Here are some of the more important database audit specifications, and what they are used for:
- DATABASE_OBJECT_CHANGE_GROUP – This specification is used to capture events related to the creation, the dropping, or altering of any database object, including schemas. Quite possibly one of the most often requests we see from auditors.
- DATABASE_ROLE_MEMBER_CHANGE_GROUP – This specification comes in handy when you need to track users that are added or removed from a database role.
- DATABASE_PRINCIPAL_CHANGE_GROUP – This specification is used whenever principals (i.e., database users) are created, dropped, or altered within a database. It is also used when trying to track events related to the creation or removal of a database role.
Enabling the SQL Server Audit
If you are one of those that just love to use T-SQL, then go ahead and enable the SQL Server Audit using T-SQL. The syntax for enabling the audit is as follows:
ALTER SERVER AUDIT GothamCityAccess
STATE = ON;
The above code would be quite useful (and necessary) if you needed to enable an audit on a hundred instances across your enterprise. If you are lazy like me, or just have a few instances to manage, just go into SSMS, find the Audit, right-click, and enable it. Done. Of course, you had better make certain your Specification(s) are already enabled; otherwise you will not be collecting anything.

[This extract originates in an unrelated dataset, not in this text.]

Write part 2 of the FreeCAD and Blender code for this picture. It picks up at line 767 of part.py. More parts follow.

The ability to be able to script out most of the actions you configure through SSMS with regards to SQL 2008 Audit is quite valuable for large enterprises. It will allow for you as an administrator to ensure you have consistent audits configured across all instances with a few clicks of the mouse. For example, you could configure an audit to track all failed logins, script that out, and deploy to every instance with the assurance that it is being applied in a consistent manner everywhere; that all instances will begin tracking the same events in the same exact way.
Once the audit is enabled you can view events in a log file viewer, providing of course that the events to be audited have happened. In other words, if you look to enable auditing on failed logins, you need to make certain a failed login has actually happened before you decide to send me a nasty email and say “this doesn’t work”. Right-click on your Server Audit object and select the ‘View Server Logs’ option (Figure 4).

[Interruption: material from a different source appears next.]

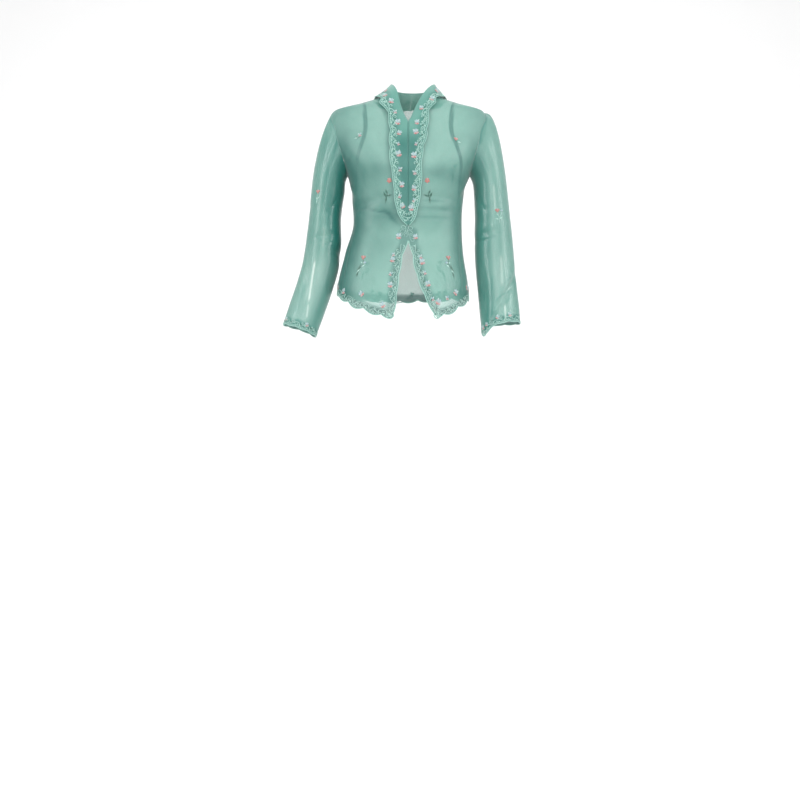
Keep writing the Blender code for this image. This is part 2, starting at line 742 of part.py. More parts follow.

SQL 2008 Security Audit is very easy to implement. There is no wizard, but the overall architecture is not so complex that a wizard would even be necessary. The GUI itself will help lead you in the right direction. For example, you cannot create specifications unless a SQL Server Audit exists, which should be a big red flag for you to help guide you to create the SQL Server Audit first.
Once you create your server audit, you would then create either a server audit specification or a database audit specification (or both). You would enable the specifications, then the server audit, and you will begin to collect information on the events as they happen. The use of the log viewer to review events is quite valuable, as you can filter and drill down into the specific events you need to review. As more and more pressure comes towards database administrators to provide the means to track events and activities, SQL 2008 Audit provides a variety of ways to get the job done.
I love the direction that Microsoft is taking with regards to auditing. This new functionality is much more robust than anything they have had previously. It’s like the difference in eating at a restaurant that serves lobster bisque and foie gras with one that has a menu with words like “bucket”, “basket”, or “gutbuster”.